3. There are two grounds of appeal. First, the appellant asserts that the judge made a mistake of fact. At [16], judge noted that the appellant claimed to have begun his relationship with his girlfriend on the day after Kirkuk had been attacked (16 October 2017). The judge wrote, 'if the appellants family fled Kirkuk as a result of the invasion on 15 October 2017, he met this girl within 24 hours and in the aftermath of the chaos that would have ensued, was not impossible, I gave the timings provided by the appellant negative weight.' (sic) The appellant states that Kirkuk Province has a whole was not attacked and conquered within one day that he had fled to a different part of the province where he met his girlfriend. The appellant asserts that the judge should not have given 'negative weight' to what was a plausible and consistent account.

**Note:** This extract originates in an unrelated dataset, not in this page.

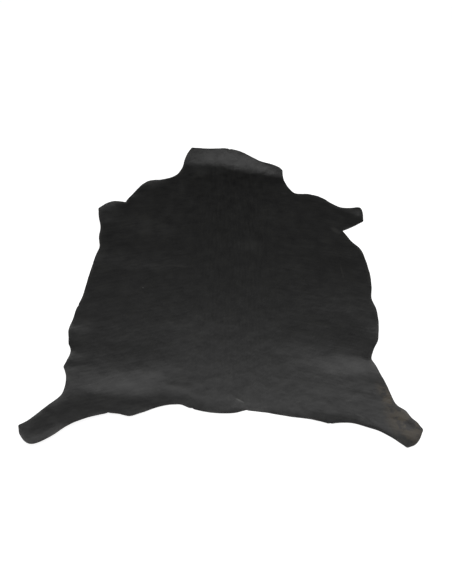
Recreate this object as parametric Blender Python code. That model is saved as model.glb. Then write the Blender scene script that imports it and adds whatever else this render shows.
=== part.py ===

4. The judge has made a number of findings, in addition to that at [16], which led her to disbelieve the truth of the appellant's account. Her detailed findings are set out at [20-23]. The judge found that the appellant changed his account about when he had entered a relationship with his girlfriend, giving different evidence under cross-examination from that provided at the asylum interview. At [23], the judge gave cogent and sound reasons for rejecting the submission made on the appellant's behalf that he was naive and unaware of the consequences of entering into a sexual relationship which could lead to his becoming the subject of a blood feud. At [24], the judge has given cogent reasons for rejecting the chronology of the appellant account. The appellant claimed to have had one sexual encounter with the woman concerned in January 2018 and to have last seen her on 5 July 2018. He claims that the woman's family discovered that she was expecting a baby on 14 July 2018, by which time she would have been six months pregnant. It was open to the judge to find that it was not credible that the woman's family would have not discovered her pregnancy until such a late stage.

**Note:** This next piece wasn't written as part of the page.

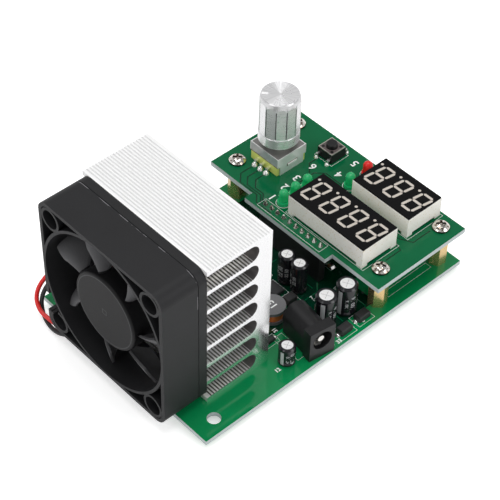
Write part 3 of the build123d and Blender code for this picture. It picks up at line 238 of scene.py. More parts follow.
def wire(name, route, diameter, finish, node):
    """A round wire along a smooth line with the route's points as its control points."""
    curve = bpy.data.curves.new(name, "CURVE")
    curve.dimensions = "3D"
    curve.bevel_depth = diameter / 2
    curve.bevel_resolution = 6
    curve.use_fill_caps = True
    line = curve.splines.new("NURBS")
    line.points.add(len(route) - 1)
    for point, place in zip(line.points, route):
        point.co = (*(Vector(place) * mm), 1)
    line.order_u = 3
    line.use_endpoint_u = True
    line.resolution_u = 8
    curve.materials.append(finish.material)
    piece = bpy.data.objects.new(name, curve)
    bpy.context.scene.collection.objects.link(piece)
    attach(piece, "base")
    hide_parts(node)
    return piece


lead_diameter = 1.3 * mm
underside = 3.0
plug_top = 9.4
red_route = [
    (-9.7, 21.5, underside), (-9.7, 21.5, 1.9), (-10.5, 23.8, 1.0), (-11.3, 26.8, 1.9),
    (-11.8, 30.5, 2.8), (-10.7, 33.6, 4.8), (-8.4, 34.9, 7.4), (-4.9, 34.6, 10.2),
    (-0.7, 33.9, 12.9), (4.1, 33.1, 15.2), (9.3, 32.1, 16.8), (13.1, 31.5, 16.9),
    (15.7, 31.25, 15.2), (16.6, 31.15, 12.4), (16.6, 31.15, plug_top),
]
black_route = [
    (-10.8, 18.9, underside), (-10.8, 18.9, 1.8), (-11.5, 21.2, 0.4), (-11.9, 24.3, -0.2),
    (-11.6, 27.8, 0.1), (-10.7, 30.9, 1.4), (-9.5, 32.7, 4.4), (-7.5, 33.0, 7.5),
    (-4.0, 32.3, 10.7), (0.1, 31.4, 13.4), (4.9, 30.5, 15.4), (9.5, 29.7, 16.6),
    (13.1, 29.1, 16.7), (15.7, 28.75, 15.1), (16.6, 28.65, 12.4), (16.6, 28.65, plug_top),
]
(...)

5. I acknowledge that the judge's criticism of the appellant's account of the beginning of his relationship may be unsound; on the face of it, there appears to be no reason why the appellant could not started a relationship in a village in Kirkuk Province notwithstanding that another part of the same province had been attacked on the previous day. There is no evidence to suggest that the entirety of the province had been overwhelmed in the single day. However, I have to consider the materiality of the error. The other sound findings which I have detailed at [4] are, my opinion, wholly untainted by the judge's error as regards the date on which the relationship commenced. Indeed, regarding that latter finding, the judge herrself acknowledges that it was 'not impossible' that the relationship had commenced on the date given by the appellant. The other negative credibility findings have not been challenged and I consider that they go to the core of the appellant's account and that the judge was entitled to find the credibility of that account undermined by the inconsistencies which she has detailed. It is my firm finding that this is not a case in which a single error of fact finding by the judge vitiates her entire credibility analysis.
6. The second ground concerns the location of the appellant's home area of Iraq. The judge appears to have assumed that the appellant is from the IKR (Independent Kurdish Region). The appellant asserts that he is not and this is family are registered in Kirkuk, which is not within the IKR.
7. Mr McVeety, who appeared for the Secretary of State, submitted that the judge's finding that the appellant remains in contact with his family in Iraq and with whom he remains on good terms renders the exact location of the appellant's home area irrelevant; the appellant's family has possession of the appellant's identity documents and would be in a position not only to send those documents to him in the United Kingdom prior to his departure to Iraq but would also be in a position to obtain any additional documents which he would require to reside safely in Iraq. Accordingly, he would be able to return safely to his home area whether that that may be within the IKR or in any other part of Iraq. I agree with that submission. The grounds of appeal complain that the incorrect identification of the appellant's home area has led the judge improperly to apply the guidance of AA (Iraq) [2017] EWCA Civ 944 and AAH (Iraqi Kurds - internal relocation) Iraq CG UKUT 00212 (IAC). I cannot see that that is the case. The appellant will have access to identity documentation (including a CSID) before he returns to Iraq and will not be at real risk of destitution or ill-treatment either in Baghdad or en route to his home area wherever that may be. I find that any error which the judge may have made as regards the appellant's home area is not material to the outcome of the appeal.
8. In the circumstances, this appeal is dismissed.
Notice of Decision
This appeal is dismissed.


Signed Date 23 February 2020
Upper Tribunal Judge Lane



Direction Regarding Anonymity - Rule 14 of the Tribunal Procedure (Upper Tribunal) Rules 2008

Unless and until a Tribunal or court directs otherwise, the appellants are granted anonymity. No report of these proceedings shall directly or indirectly identify them or any member of their family. This direction applies both to the appellants and to the respondent. Failure to comply with this direction could lead to contempt of court proceedings.